* _Task details_
Set down word for word each line from the start of the listing through the line that contains "from mathutils import Matrix, Vector", both included.

# # # #

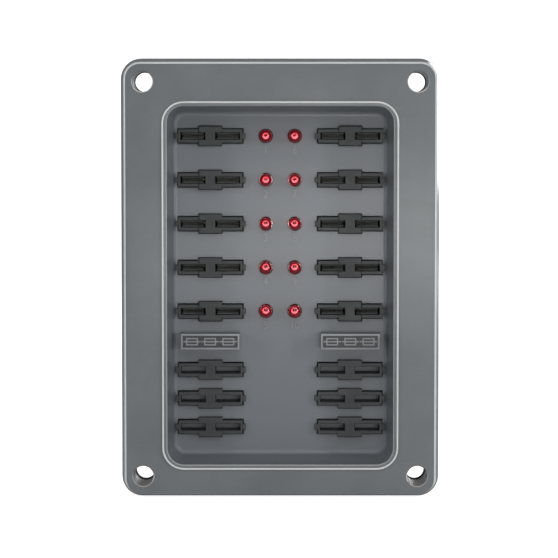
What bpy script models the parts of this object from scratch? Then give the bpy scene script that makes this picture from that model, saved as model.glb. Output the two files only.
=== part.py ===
"""Ten-way blade fuse holder panel with blown-fuse lamps and six spare-fuse slots.

The panel stands upright: X runs to the right, Z up and Y from front to back.
The origin is the centre of the four mounting holes, on the plane of the surface that the panel is screwed to.
Depths are measured in millimetres from the flat front face of the flange towards the back.
"""

import math

import bmesh
import bpy
from mathutils import Matrix, Vector

MM = 0.001
GAP = 0.3  # running gap kept between neighbouring pieces
OVERLAP = 1.0  # how far shapes that are joined or cut reach into each other

# Flange and skirt
FLANGE_HALF = (62.0, 86.2)  # half width and half height at the front, over the edge rounding
FLANGE_FLARE = 1.6  # how much wider the skirt is at its parting line
PARTING_DEPTH = 8.5
SKIRT_DEPTH = 16.0
EDGE_ROUND = 1.2
FLANGE_CORNER = 8.0
FACE_WALL = 2.6
SKIRT_WALL = 2.3

# Mounting face and holes
GASKET_THICKNESS = 2.7
MOUNT_DEPTH = SKIRT_DEPTH + GAP + GASKET_THICKNESS
HOLE_AT = (54.6, 78.5)
HOLE_RADIUS = 4.05
BOSS_RADIUS = 6.4

# Recess (the bay that holds the fuses); it sits a little below the centre of the flange
RECESS_HALF_WIDTH = 44.9
RECESS_TOP, RECESS_BOTTOM = 68.6, -73.8
RECESS_CORNER = 6.6
RECESS_DRAFT = 1.8
FLOOR_DEPTH = 15.6
FLOOR_WALL = 2.4
TUB_WALL = 2.2
RIM_WIDTH, RIM_HEIGHT = 2.1, 0.8

# Rows and columns
SOCKET_X = 28.15
LED_X = 5.85
TOP_ROW_Z = 56.9
ROW_PITCH = 17.68
ROWS = 5
SPARE_ROW_Z = -37.6
SPARE_PITCH = 11.6
SPARE_ROWS = 3
LABEL_Z = -25.6
LABEL_SIZE = (23.8, 6.5)
LABEL_HEIGHT = 7.0
LABEL_RIM = 0.95
LABEL_SINK = 0.5

# Sockets: a long body with a wide middle block and a small tab on each end
SOCKET_LENGTH, SOCKET_WIDTH = 25.9, 5.46
BLOCK_LENGTH, BLOCK_WIDTH = 9.76, 8.3
TAB_REACH, TAB_WIDTH = 1.3, 2.4
SOCKET_RISE = 2.0  # above the recess floor
BLOCK_RISE = 2.4
SOCKET_BACK = 29.8
SPARE_POCKET = 6.0  # depth of a spare-fuse pocket below the recess floor
POCKET_WALL = 1.8
SLOT_LENGTH, SLOT_WIDTH = 9.9, 2.7
SLOT_AT = 7.0  # centre of each slot from the socket's centre
SLOT_FLOOR_DEPTH = 28.0
BARB = 0.6

# Fuse clips: a pair of spring leaves that run into one flat tab
CLIP_WIDTH = 8.6
TAB_TERMINAL = (6.3, 0.8)
CLIP_MOUTH_DEPTH = 15.4
CLIP_END_DEPTH = 43.0
TAB_SLIT = (7.1, 1.5)

# Lamps
LED_RADIUS, LED_FLANGE_RADIUS = 2.45, 2.9
LED_LENGTH, LED_FLANGE = 8.7, 1.0
LED_STEPS, DOME_STEPS = 16, 4
LEG_SPACING, LEG_SIZE, LEG_END = 2.54, 0.5, 32.3

# Circuit board
BOARD_DEPTH, BOARD_THICKNESS = 30.2, 1.6
BOARD_HALF_WIDTH, BOARD_TOP, BOARD_BOTTOM = 42.0, 66.4, -22.0
LEG_HOLE = 1.1
NETWORK_SIZE = (2.5, 25.4, 5.0)  # width, height, standing depth
NETWORK_AT = (10.4, 21.8)
NETWORK_PINS = 10

# Posts and screws of the circuit board; each post stands midway between two rows of sockets
POST_X = 38.0
POST_TOP_Z, POST_BOTTOM_Z = TOP_ROW_Z - 0.5 * ROW_PITCH, TOP_ROW_Z - 3.5 * ROW_PITCH
POST_RADIUS = 2.8
SCREW_RADIUS, SCREW_HEAD_RADIUS, SCREW_HEAD = 1.4, 2.9, 1.9
SCREW_LENGTH = 8.0
PILOT_DEPTH = 9.0
ROUND_STEPS = 24


# ---------------------------------------------------------------- scene

def clear_scene():
    for thing in list(bpy.data.objects):
        bpy.data.objects.remove(thing, do_unlink=True)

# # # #

* _Result_
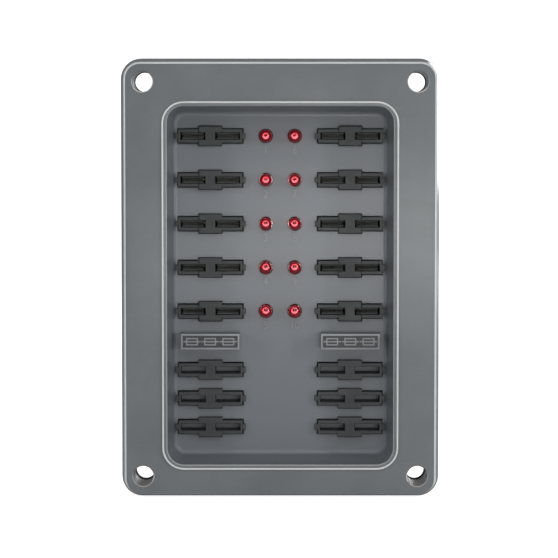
What bpy script models the parts of this object from scratch? Then give the bpy scene script that makes this picture from that model, saved as model.glb. Output the two files only.
=== part.py ===
"""Ten-way blade fuse holder panel with blown-fuse lamps and six spare-fuse slots.

The panel stands upright: X runs to the right, Z up and Y from front to back.
The origin is the centre of the four mounting holes, on the plane of the surface that the panel is screwed to.
Depths are measured in millimetres from the flat front face of the flange towards the back.
"""

import math

import bmesh
import bpy
from mathutils import Matrix, Vector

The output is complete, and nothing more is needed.